Since October 28, 1983, Creole language and culture have been celebrated around the world. If this decision to establish a “special day” to honor this language is welcomed by some, others firmly contest it and say that Creole must be celebrated throughout the year.
At KARICULTURE.NET, we will not talk about these divisive debates, we will not talk about all the cultural events (some of them are even commercial or tourism) organized in the islands of the Caribbean (Haiti, Guadeloupe, Martinique, Saint Lucia etc. .) and in all other territories on the occasion of this “International Creole Day”.
We suggest you simply read a poem on the creole language written in 1983 by a 15-year-old student from the secondary school in the town of Vieux-Habitants, Guadeloupe, for the school newspaper, “Klòch-la”. Some say that nothing happens by chance in our lives: after his graduate studies, this former budding poet named Éric Amiens became the editor of the Creole editorial staff in Radio France Internationale (RFI), from 1995 to 2006.
Based in Paris for almost 20 years, this Creole editorial staff was composed of correspondents in Haiti, Guadeloupe, Martinique, Dominica, Guyana, among others, and a news program was broadcast every Sunday throughout the world ; Haiti was one of the Caribbean countries where it was the most popular… This program in Creole was also used by the University of Aix-en-Provence and the association “Éritaj” in Paris to teach the Creole language.
In 2006, the interruption of the production and broadcast of this weekly news program in Creole language was suddenly announced. The many Caribbean personalities and others who signed the petition so that this Creole editorial staff is maintained – among them, the famous Martinican writer Édouard Glissant who listened every week to this news program from New York where he was living – unfortunately did not prevent that it was replaced by a Swahili editorial staff, the Swahili language is spoken in East Africa (Tanzania, Uganda, Kenya, etc.)…
At the instigation of journalist Éric Amiens (now in charge of the program “Le Club RFI”), all the Creole news programs of this period were archived at the French National Audiovisual Institute (INA) and the public can listen to them.
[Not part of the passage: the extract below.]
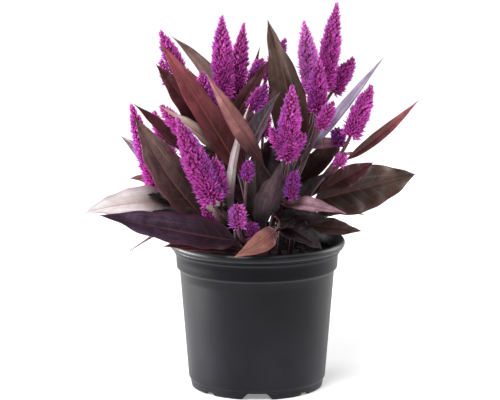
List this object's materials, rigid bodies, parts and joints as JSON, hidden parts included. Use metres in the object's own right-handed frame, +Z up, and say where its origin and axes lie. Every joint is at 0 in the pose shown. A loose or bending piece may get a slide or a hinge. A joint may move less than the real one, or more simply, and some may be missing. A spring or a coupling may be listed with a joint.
{
  "type": "potted celosia plant",
  "caption": "Bushy plume celosia with feathery pointed magenta flower spikes and long dark maroon leaves, growing from dark soil in a round black nursery pot with a rolled rim.",
  "frame": {"origin": "centre of the circle that the pot stands on, at the ground", "axes": "+Z up along the pot's axis through the plant; -Y is the front, the side seen in the picture, and +X is its right"},
  "size_m": [0.2265, 0.17, 0.263],
  "materials": {
    "pot": "semi-matte thermoformed plastic",
    "soil": "coarse dark peat with light specks",
    "leaf_maroon": "satin dark maroon leaf",
    "leaf_olive": "satin brown-olive leaf",
    "leaf_mauve": "satin dark mauve leaf",
    "plume_magenta": "feathery magenta florets",
    "plume_violet": "feathery violet florets"
  },
  "bodies": {
    "root": {"pot": "pot", "soil": "soil", "leafy_stem_01": "leaf_maroon", "leafy_stem_02": "leaf_maroon", "leafy_stem_03": "leaf_olive", "leafy_stem_04": "leaf_maroon", "leafy_stem_05": "leaf_olive", "leafy_stem_06": "leaf_olive", "leafy_stem_07": "leaf_olive", "leafy_stem_08": "leaf_mauve", "leafy_stem_09": "leaf_olive", "leafy_stem_10": "leaf_mauve", "leafy_stem_11": "leaf_maroon", "leafy_stem_12": "leaf_maroon", "leafy_stem_13": "leaf_maroon", "leafy_stem_14": "leaf_maroon", "leafy_stem_15": "leaf_mauve", "leafy_stem_16": "leaf_olive", "leafy_stem_17": "leaf_maroon", "leafy_stem_18": "leaf_olive", "leafy_stem_19": "leaf_maroon", "leafy_stem_20": "leaf_olive", "plume_01": "plume_magenta", "plume_02": "plume_magenta", "plume_03": "plume_magenta", "plume_04": "plume_magenta", "plume_05": "plume_magenta", "plume_06": "plume_magenta", "plume_07": "plume_magenta", "plume_08": "plume_magenta", "plume_09": "plume_magenta", "plume_10": "plume_magenta", "plume_11": "plume_violet", "plume_12": "plume_magenta", "plume_13": "plume_magenta", "plume_14": "plume_violet", "plume_15": "plume_magenta", "plume_16": "plume_magenta", "plume_17": "plume_magenta", "plume_18": "plume_magenta", "plume_19": "plume_magenta", "plume_20": "plume_magenta", "plume_21": "plume_magenta", "plume_22": "plume_magenta", "plume_23": "plume_magenta", "plume_24": "plume_magenta", "plume_25": "plume_violet", "plume_26": "plume_violet", "plume_27": "plume_violet", "plume_28": "plume_magenta", "plume_29": "plume_magenta", "plume_30": "plume_magenta", "plume_31": "plume_magenta", "plume_32": "plume_magenta"}
  },
  "joints": []
}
Some journalists who worked for this Creole editorial staff at Radio France Internationale are well-known in the cultural field. Let us quote Louis-Philippe d’Alembert (Haitian writer), Reynolds Henri (Haitian musician and lyricist who worked with the great Haitian storyteller and writer, Mimi Barthélémy) or Franck Salin (Guadeloupean writer and director).
Obviously, the Creole language has to keep fighting to exist…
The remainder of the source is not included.